◆ Dataset content
• • • •

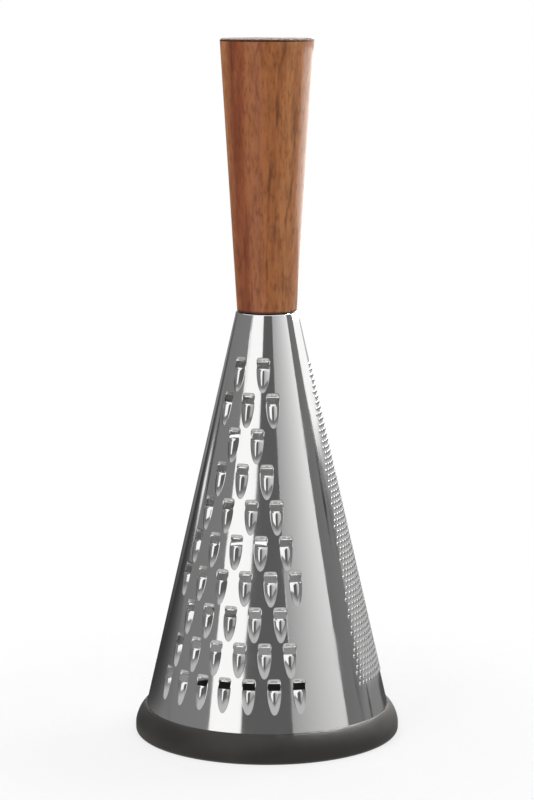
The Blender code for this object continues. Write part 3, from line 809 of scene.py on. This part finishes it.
def wood_material(name):
    """Oiled hardwood: broad stripes that follow the taper, fine streaks, dark veins and pores."""
    graph = Surface(name)
    figure = graph.stretch(graph.place, (1.0, 1.0, 1.0), turn=WOOD_TURN)
    axes = graph.feed(graph.node("ShaderNodeSeparateXYZ"), vector=figure)
    height = axes.outputs["Z"]
    radius = graph.span(height, HANDLE_LOW.z, HANDLE_HIGH.z, NECK_RADIUS, HANDLE_HIGH.x)
    across = graph.math("DIVIDE", axes.outputs["X"], radius)

    def grain(stretch, shift=0.0, **values):
        """Noise that is drawn out along the grain."""
        return graph.noise(graph.stretch(figure, stretch, (shift, 0.0, 0.0)), **values)

    def wobbling(value, noise, amount):
        """A value shifted to and fro by a noise."""
        return graph.math("MULTIPLY_ADD", graph.math("SUBTRACT", noise, 0.5), amount, value)

    def vein(low, high, start, stop, width, seed):
        """A darker line that runs from one place across the grain to another."""
        wobble = graph.noise(graph.stretch(graph.place, VEIN_WOBBLE, (seed, seed, 0.0)), detail=3.0)
        at = wobbling(graph.span(height, low, high, start, stop), wobble, 0.16)
        gap = graph.math("ABSOLUTE", graph.math("SUBTRACT", across, at))
        ends = graph.math("MULTIPLY", graph.span(height, low - 0.010, low + 0.002, soft=True),
                          graph.span(height, high - 0.002, high + 0.010, 1.0, 0.0, soft=True))
        broken = grain(VEIN_BREAKS, seed, detail=3.0)
        line = graph.math("MULTIPLY", graph.span(gap, width * 0.15, width, 1.0, 0.0, soft=True),
                          graph.span(broken, 0.38, 0.6, 0.15, 1.0))
        return graph.math("MULTIPLY", line, ends)

    bent = wobbling(across, grain(SWAY, detail=3.0), 0.42)
    colour = graph.ramp(graph.span(bent, -1.0, 1.0), WOOD_STRIPES)
    streaks = grain(STREAKS, 0.01, detail=4.0, roughness=0.6)
    shadow = graph.math("MULTIPLY_ADD", streaks, 0.45,
                        graph.math("MULTIPLY", grain(BANDS, detail=2.0), 0.35))
    shadow = graph.math("MULTIPLY_ADD", grain(MOTTLE, detail=3.0), 0.37, shadow)
    colour = graph.mix(1.0, colour, graph.ramp(shadow, WOOD_SHADES), "MULTIPLY")
    for strength, numbers in WOOD_VEINS:
        colour = graph.mix(graph.math("MULTIPLY", vein(*numbers), strength), colour, VEIN_BROWN)
    patches = graph.span(grain(PATCHES, 0.3, detail=3.0), 0.5, 0.75, 0.0, 0.45)
    colour = graph.mix(patches, colour, GOLDEN_BROWN)
    flecks = graph.span(grain(FLECKS, 0.7, detail=3.0), 0.5, 0.72, 0.0, 0.52)
    colour = graph.mix(flecks, colour, VEIN_BROWN)
    foot = graph.span(height, HANDLE_LOW.z + 0.4 * MM, HANDLE_LOW.z + 1.1 * MM, 0.75, 0.0,
                      soft=True)
    colour = graph.mix(foot, colour, FOOT_SHADOW)
    pore = graph.span(graph.noise(graph.stretch(graph.place, PORES), detail=1.0), 0.66, 0.74)
    colour = graph.mix(graph.math("MULTIPLY", pore, 0.5), colour, VEIN_BROWN)
    graph.feed(graph.shader, base_color=colour,
               roughness=graph.span(streaks, 0.3, 0.7, 0.5, 0.62),
               specular_ior_level=0.2, coat_weight=0.5, coat_roughness=0.16)
    graph.relief(graph.math("SUBTRACT", streaks, pore), 0.3, 0.1 * MM)
    return graph.material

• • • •

Repeat every line of the material exactly as given.

◆ Task answer
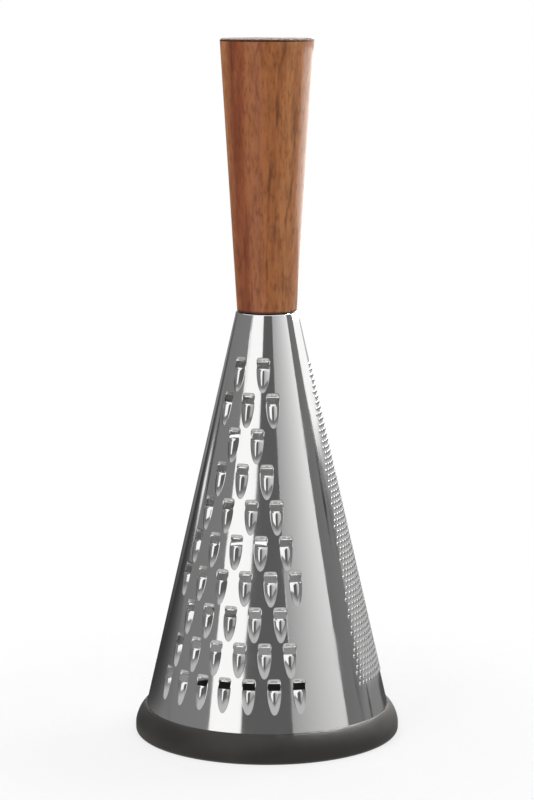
The Blender code for this object continues. Write part 3, from line 809 of scene.py on. This part finishes it.
def wood_material(name):
    """Oiled hardwood: broad stripes that follow the taper, fine streaks, dark veins and pores."""
    graph = Surface(name)
    figure = graph.stretch(graph.place, (1.0, 1.0, 1.0), turn=WOOD_TURN)
    axes = graph.feed(graph.node("ShaderNodeSeparateXYZ"), vector=figure)
    height = axes.outputs["Z"]
    radius = graph.span(height, HANDLE_LOW.z, HANDLE_HIGH.z, NECK_RADIUS, HANDLE_HIGH.x)
    across = graph.math("DIVIDE", axes.outputs["X"], radius)

    def grain(stretch, shift=0.0, **values):
        """Noise that is drawn out along the grain."""
        return graph.noise(graph.stretch(figure, stretch, (shift, 0.0, 0.0)), **values)

    def wobbling(value, noise, amount):
        """A value shifted to and fro by a noise."""
        return graph.math("MULTIPLY_ADD", graph.math("SUBTRACT", noise, 0.5), amount, value)

    def vein(low, high, start, stop, width, seed):
        """A darker line that runs from one place across the grain to another."""
        wobble = graph.noise(graph.stretch(graph.place, VEIN_WOBBLE, (seed, seed, 0.0)), detail=3.0)
        at = wobbling(graph.span(height, low, high, start, stop), wobble, 0.16)
        gap = graph.math("ABSOLUTE", graph.math("SUBTRACT", across, at))
        ends = graph.math("MULTIPLY", graph.span(height, low - 0.010, low + 0.002, soft=True),
                          graph.span(height, high - 0.002, high + 0.010, 1.0, 0.0, soft=True))
        broken = grain(VEIN_BREAKS, seed, detail=3.0)
        line = graph.math("MULTIPLY", graph.span(gap, width * 0.15, width, 1.0, 0.0, soft=True),
                          graph.span(broken, 0.38, 0.6, 0.15, 1.0))
        return graph.math("MULTIPLY", line, ends)

    bent = wobbling(across, grain(SWAY, detail=3.0), 0.42)
    colour = graph.ramp(graph.span(bent, -1.0, 1.0), WOOD_STRIPES)
    streaks = grain(STREAKS, 0.01, detail=4.0, roughness=0.6)
    shadow = graph.math("MULTIPLY_ADD", streaks, 0.45,
                        graph.math("MULTIPLY", grain(BANDS, detail=2.0), 0.35))
    shadow = graph.math("MULTIPLY_ADD", grain(MOTTLE, detail=3.0), 0.37, shadow)
    colour = graph.mix(1.0, colour, graph.ramp(shadow, WOOD_SHADES), "MULTIPLY")
    for strength, numbers in WOOD_VEINS:
        colour = graph.mix(graph.math("MULTIPLY", vein(*numbers), strength), colour, VEIN_BROWN)
    patches = graph.span(grain(PATCHES, 0.3, detail=3.0), 0.5, 0.75, 0.0, 0.45)
    colour = graph.mix(patches, colour, GOLDEN_BROWN)
    flecks = graph.span(grain(FLECKS, 0.7, detail=3.0), 0.5, 0.72, 0.0, 0.52)
    colour = graph.mix(flecks, colour, VEIN_BROWN)
    foot = graph.span(height, HANDLE_LOW.z + 0.4 * MM, HANDLE_LOW.z + 1.1 * MM, 0.75, 0.0,
                      soft=True)
    colour = graph.mix(foot, colour, FOOT_SHADOW)
    pore = graph.span(graph.noise(graph.stretch(graph.place, PORES), detail=1.0), 0.66, 0.74)
    colour = graph.mix(graph.math("MULTIPLY", pore, 0.5), colour, VEIN_BROWN)
    graph.feed(graph.shader, base_color=colour,
               roughness=graph.span(streaks, 0.3, 0.7, 0.5, 0.62),
               specular_ior_level=0.2, coat_weight=0.5, coat_roughness=0.16)
    graph.relief(graph.math("SUBTRACT", streaks, pore), 0.3, 0.1 * MM)
    return graph.material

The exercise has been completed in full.